Si on défend le pluralisme de la presse, il faut aussi défendre la diversité des approches. Nous ne sommes pas identiques et c’est très bien ainsi. Le pire service à rendre aux médias aujourd’hui serait de les contraindre à se plier à une norme artificielle de déontologie. Ce sont les lecteurs qui jugent les journalistes, pas les journalistes qui se jugent entre eux.
À ces réticences, s’ajoute un contexte très français. La création de ce CDJM intervient en effet alors que des signaux alarmants sont donnés.

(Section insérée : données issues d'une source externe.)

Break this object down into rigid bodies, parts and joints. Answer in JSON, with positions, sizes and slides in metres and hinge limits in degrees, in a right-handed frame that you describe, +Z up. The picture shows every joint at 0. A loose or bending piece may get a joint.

Aux déclarations virulentes de plusieurs responsables politiques à l’encontre de la presse, s’ajoutent deux lois adoptées depuis l’élection d’Emmanuel Macron, marquant un contournement de la loi de 1881 qui garantit déjà la libre pratique de notre métier et la libre information des citoyens.
C’est le cas de la loi sur les fausses nouvelles en période électorale qui autorise une procédure d’urgence dans laquelle un magistrat aura la possibilité de déclarer fausse une information, hors de toute procédure d’offre de preuves, de respect du contradictoire, de souci de la bonne foi – selon les critères précisément de la loi de 1881.
C’est aussi le cas de la loi sur le secret des affaires qui donne à des tribunaux de commerce la possibilité d’être saisis pour défendre l’opacité du monde économique et financier, hors là encore de toute référence à la loi de 1881.
Dans les deux cas, la demande unanime des organisations professionnelles à ce qu’il soit dit, explicitement, dans ces textes, que leurs dispositions ne visaient pas l’exercice normal de la profession de journaliste, lequel relève des procédures ordinaires dans le respect toujours de la loi de 1881, a été refusée par le gouvernement et sa majorité.
Pour toutes ces raisons, nous refusons de tomber dans ce que nous considérons à ce stade comme un piège.
Texte signé par les sociétés des journalistes et sociétés des rédacteurs de : l’AFP, Challenges, Europe 1, L’Express, Le Figaro, Franceinfo TV, France 3 National, France Bleu, France Info, France Inter, LCI, Mediapart, L’Obs, Le Parisien, Le Point, TF1, La Tribune, TV5 Monde et 20 Minutes.